*** Collected data ***
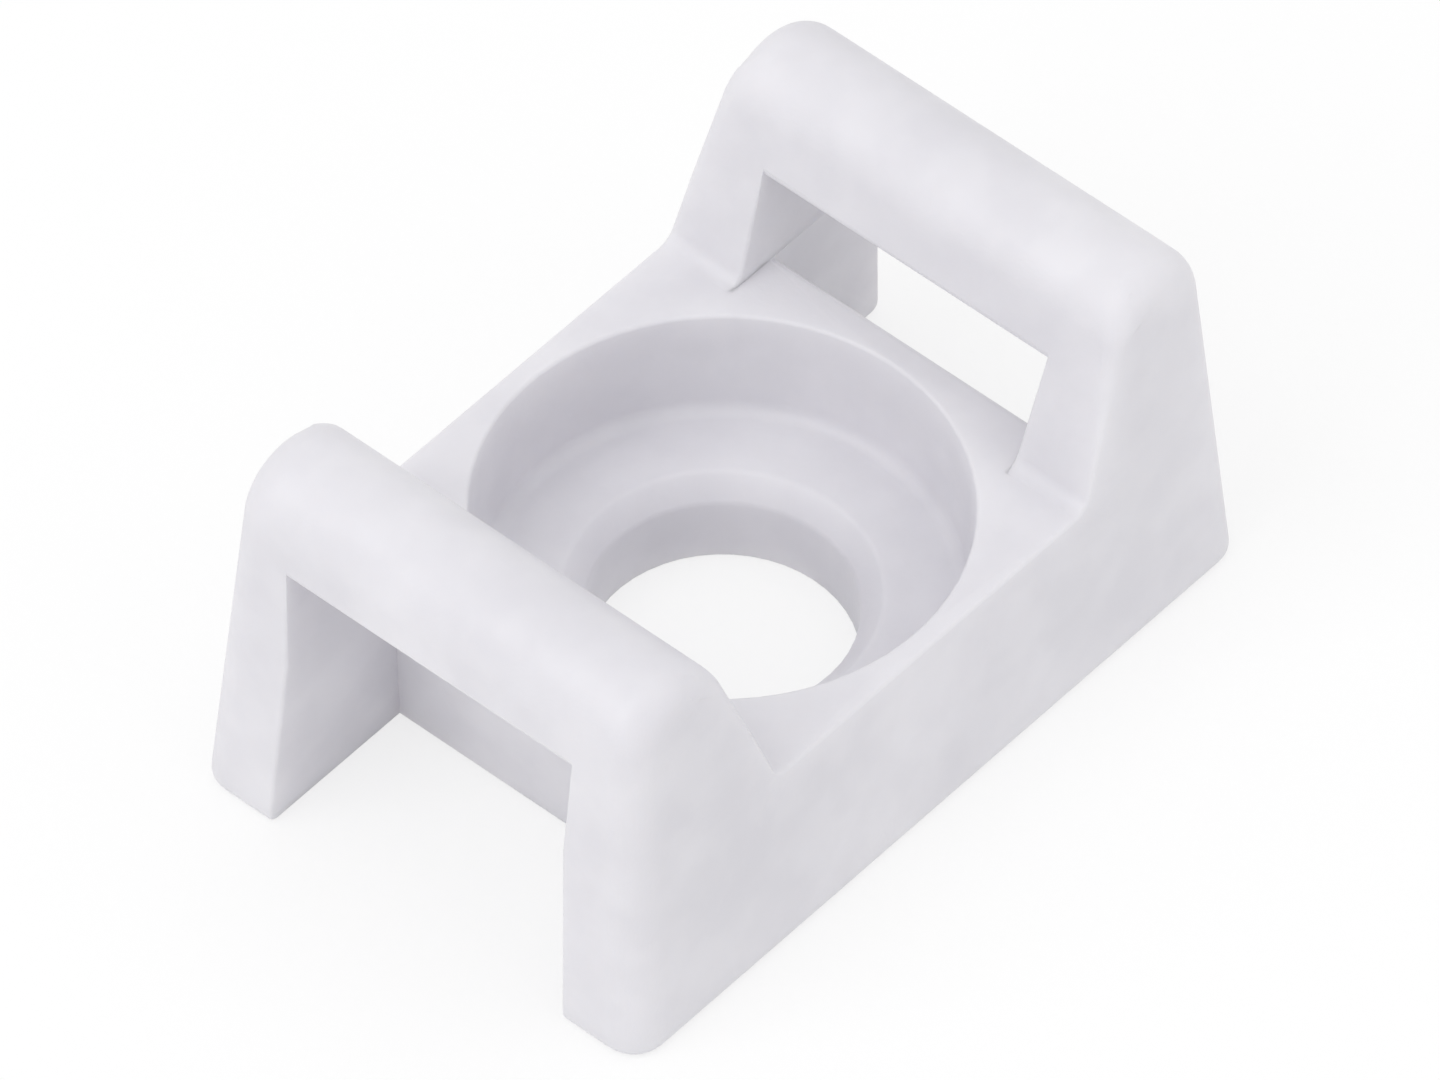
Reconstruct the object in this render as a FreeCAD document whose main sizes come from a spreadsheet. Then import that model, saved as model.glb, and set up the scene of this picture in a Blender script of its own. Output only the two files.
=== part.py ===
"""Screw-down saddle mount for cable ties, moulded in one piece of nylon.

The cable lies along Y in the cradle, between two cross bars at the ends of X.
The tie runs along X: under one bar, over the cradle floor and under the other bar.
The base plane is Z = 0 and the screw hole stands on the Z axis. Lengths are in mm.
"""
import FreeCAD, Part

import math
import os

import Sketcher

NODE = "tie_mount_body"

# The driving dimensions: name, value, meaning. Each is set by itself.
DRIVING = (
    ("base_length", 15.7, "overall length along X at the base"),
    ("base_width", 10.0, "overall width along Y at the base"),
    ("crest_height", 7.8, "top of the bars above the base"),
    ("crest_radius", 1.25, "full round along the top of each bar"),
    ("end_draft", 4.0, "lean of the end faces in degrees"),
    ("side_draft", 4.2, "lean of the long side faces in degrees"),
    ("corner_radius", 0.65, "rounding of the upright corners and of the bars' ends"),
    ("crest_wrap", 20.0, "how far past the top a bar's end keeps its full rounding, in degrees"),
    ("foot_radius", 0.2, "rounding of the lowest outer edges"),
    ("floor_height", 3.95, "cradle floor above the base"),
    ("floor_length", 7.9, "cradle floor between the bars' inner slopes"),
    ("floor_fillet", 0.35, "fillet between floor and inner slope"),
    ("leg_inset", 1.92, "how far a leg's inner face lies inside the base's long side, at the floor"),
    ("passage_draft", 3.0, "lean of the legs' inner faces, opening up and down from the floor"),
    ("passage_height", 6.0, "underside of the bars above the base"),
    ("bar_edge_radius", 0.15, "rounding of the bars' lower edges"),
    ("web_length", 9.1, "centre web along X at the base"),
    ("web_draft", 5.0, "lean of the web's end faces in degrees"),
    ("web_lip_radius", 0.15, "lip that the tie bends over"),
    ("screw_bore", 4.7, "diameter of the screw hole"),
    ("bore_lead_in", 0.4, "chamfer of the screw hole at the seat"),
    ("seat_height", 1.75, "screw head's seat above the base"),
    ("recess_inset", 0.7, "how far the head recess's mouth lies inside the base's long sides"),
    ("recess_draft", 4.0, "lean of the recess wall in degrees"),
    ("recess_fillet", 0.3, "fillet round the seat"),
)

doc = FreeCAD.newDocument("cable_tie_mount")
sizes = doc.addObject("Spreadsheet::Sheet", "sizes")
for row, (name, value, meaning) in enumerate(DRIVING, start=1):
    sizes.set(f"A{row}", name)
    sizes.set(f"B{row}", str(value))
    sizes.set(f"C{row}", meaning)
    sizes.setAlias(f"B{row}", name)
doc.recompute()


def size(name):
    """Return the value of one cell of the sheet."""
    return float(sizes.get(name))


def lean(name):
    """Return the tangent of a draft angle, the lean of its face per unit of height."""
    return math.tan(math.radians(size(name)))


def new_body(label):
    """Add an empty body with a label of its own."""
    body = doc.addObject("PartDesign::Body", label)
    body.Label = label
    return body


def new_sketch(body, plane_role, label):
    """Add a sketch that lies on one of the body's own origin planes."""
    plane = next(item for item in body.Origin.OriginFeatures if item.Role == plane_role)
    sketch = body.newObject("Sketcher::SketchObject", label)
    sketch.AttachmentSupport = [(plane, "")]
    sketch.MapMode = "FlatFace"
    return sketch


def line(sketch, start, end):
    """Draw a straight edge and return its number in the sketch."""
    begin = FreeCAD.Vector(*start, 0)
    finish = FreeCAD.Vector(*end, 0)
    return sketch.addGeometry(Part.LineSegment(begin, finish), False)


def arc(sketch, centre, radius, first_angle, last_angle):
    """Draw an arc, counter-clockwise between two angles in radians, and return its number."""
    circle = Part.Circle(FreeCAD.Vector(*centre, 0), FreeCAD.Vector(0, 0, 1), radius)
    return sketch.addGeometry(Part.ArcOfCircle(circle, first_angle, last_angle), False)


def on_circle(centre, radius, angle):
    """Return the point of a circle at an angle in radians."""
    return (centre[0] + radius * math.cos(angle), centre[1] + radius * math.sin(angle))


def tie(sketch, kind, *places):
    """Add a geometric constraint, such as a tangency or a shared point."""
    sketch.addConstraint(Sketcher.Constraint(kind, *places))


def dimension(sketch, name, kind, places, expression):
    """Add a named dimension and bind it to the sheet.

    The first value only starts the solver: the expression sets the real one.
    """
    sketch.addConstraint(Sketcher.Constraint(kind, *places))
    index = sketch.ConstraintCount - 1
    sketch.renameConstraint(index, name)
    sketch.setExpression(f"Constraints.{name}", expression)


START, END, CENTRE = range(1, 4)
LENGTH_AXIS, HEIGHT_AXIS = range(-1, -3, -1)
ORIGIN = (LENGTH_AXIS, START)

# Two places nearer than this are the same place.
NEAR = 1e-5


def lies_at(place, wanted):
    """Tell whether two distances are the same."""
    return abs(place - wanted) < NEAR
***
Give the listing again, word for word.

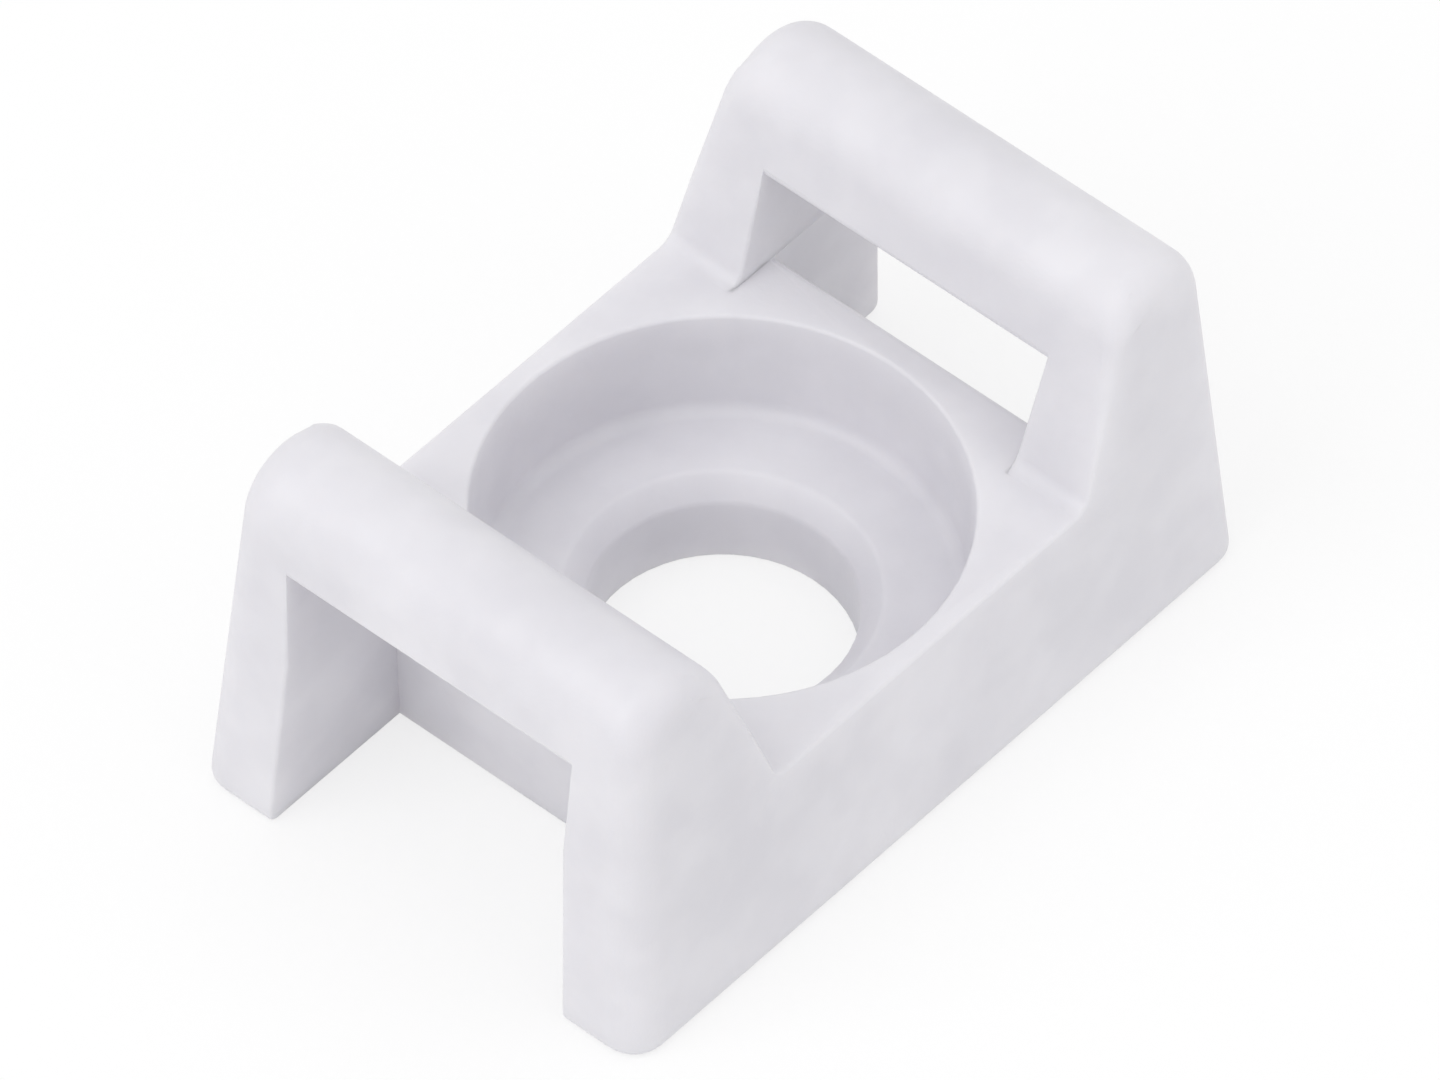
Reconstruct the object in this render as a FreeCAD document whose main sizes come from a spreadsheet. Then import that model, saved as model.glb, and set up the scene of this picture in a Blender script of its own. Output only the two files.
=== part.py ===
"""Screw-down saddle mount for cable ties, moulded in one piece of nylon.

The cable lies along Y in the cradle, between two cross bars at the ends of X.
The tie runs along X: under one bar, over the cradle floor and under the other bar.
The base plane is Z = 0 and the screw hole stands on the Z axis. Lengths are in mm.
"""
import FreeCAD, Part

import math
import os

import Sketcher

NODE = "tie_mount_body"

# The driving dimensions: name, value, meaning. Each is set by itself.
DRIVING = (
    ("base_length", 15.7, "overall length along X at the base"),
    ("base_width", 10.0, "overall width along Y at the base"),
    ("crest_height", 7.8, "top of the bars above the base"),
    ("crest_radius", 1.25, "full round along the top of each bar"),
    ("end_draft", 4.0, "lean of the end faces in degrees"),
    ("side_draft", 4.2, "lean of the long side faces in degrees"),
    ("corner_radius", 0.65, "rounding of the upright corners and of the bars' ends"),
    ("crest_wrap", 20.0, "how far past the top a bar's end keeps its full rounding, in degrees"),
    ("foot_radius", 0.2, "rounding of the lowest outer edges"),
    ("floor_height", 3.95, "cradle floor above the base"),
    ("floor_length", 7.9, "cradle floor between the bars' inner slopes"),
    ("floor_fillet", 0.35, "fillet between floor and inner slope"),
    ("leg_inset", 1.92, "how far a leg's inner face lies inside the base's long side, at the floor"),
    ("passage_draft", 3.0, "lean of the legs' inner faces, opening up and down from the floor"),
    ("passage_height", 6.0, "underside of the bars above the base"),
    ("bar_edge_radius", 0.15, "rounding of the bars' lower edges"),
    ("web_length", 9.1, "centre web along X at the base"),
    ("web_draft", 5.0, "lean of the web's end faces in degrees"),
    ("web_lip_radius", 0.15, "lip that the tie bends over"),
    ("screw_bore", 4.7, "diameter of the screw hole"),
    ("bore_lead_in", 0.4, "chamfer of the screw hole at the seat"),
    ("seat_height", 1.75, "screw head's seat above the base"),
    ("recess_inset", 0.7, "how far the head recess's mouth lies inside the base's long sides"),
    ("recess_draft", 4.0, "lean of the recess wall in degrees"),
    ("recess_fillet", 0.3, "fillet round the seat"),
)

doc = FreeCAD.newDocument("cable_tie_mount")
sizes = doc.addObject("Spreadsheet::Sheet", "sizes")
for row, (name, value, meaning) in enumerate(DRIVING, start=1):
    sizes.set(f"A{row}", name)
    sizes.set(f"B{row}", str(value))
    sizes.set(f"C{row}", meaning)
    sizes.setAlias(f"B{row}", name)
doc.recompute()


def size(name):
    """Return the value of one cell of the sheet."""
    return float(sizes.get(name))


def lean(name):
    """Return the tangent of a draft angle, the lean of its face per unit of height."""
    return math.tan(math.radians(size(name)))


def new_body(label):
    """Add an empty body with a label of its own."""
    body = doc.addObject("PartDesign::Body", label)
    body.Label = label
    return body


def new_sketch(body, plane_role, label):
    """Add a sketch that lies on one of the body's own origin planes."""
    plane = next(item for item in body.Origin.OriginFeatures if item.Role == plane_role)
    sketch = body.newObject("Sketcher::SketchObject", label)
    sketch.AttachmentSupport = [(plane, "")]
    sketch.MapMode = "FlatFace"
    return sketch


def line(sketch, start, end):
    """Draw a straight edge and return its number in the sketch."""
    begin = FreeCAD.Vector(*start, 0)
    finish = FreeCAD.Vector(*end, 0)
    return sketch.addGeometry(Part.LineSegment(begin, finish), False)


def arc(sketch, centre, radius, first_angle, last_angle):
    """Draw an arc, counter-clockwise between two angles in radians, and return its number."""
    circle = Part.Circle(FreeCAD.Vector(*centre, 0), FreeCAD.Vector(0, 0, 1), radius)
    return sketch.addGeometry(Part.ArcOfCircle(circle, first_angle, last_angle), False)


def on_circle(centre, radius, angle):
    """Return the point of a circle at an angle in radians."""
    return (centre[0] + radius * math.cos(angle), centre[1] + radius * math.sin(angle))


def tie(sketch, kind, *places):
    """Add a geometric constraint, such as a tangency or a shared point."""
    sketch.addConstraint(Sketcher.Constraint(kind, *places))


def dimension(sketch, name, kind, places, expression):
    """Add a named dimension and bind it to the sheet.

    The first value only starts the solver: the expression sets the real one.
    """
    sketch.addConstraint(Sketcher.Constraint(kind, *places))
    index = sketch.ConstraintCount - 1
    sketch.renameConstraint(index, name)
    sketch.setExpression(f"Constraints.{name}", expression)


START, END, CENTRE = range(1, 4)
LENGTH_AXIS, HEIGHT_AXIS = range(-1, -3, -1)
ORIGIN = (LENGTH_AXIS, START)

# Two places nearer than this are the same place.
NEAR = 1e-5


def lies_at(place, wanted):
    """Tell whether two distances are the same."""
    return abs(place - wanted) < NEAR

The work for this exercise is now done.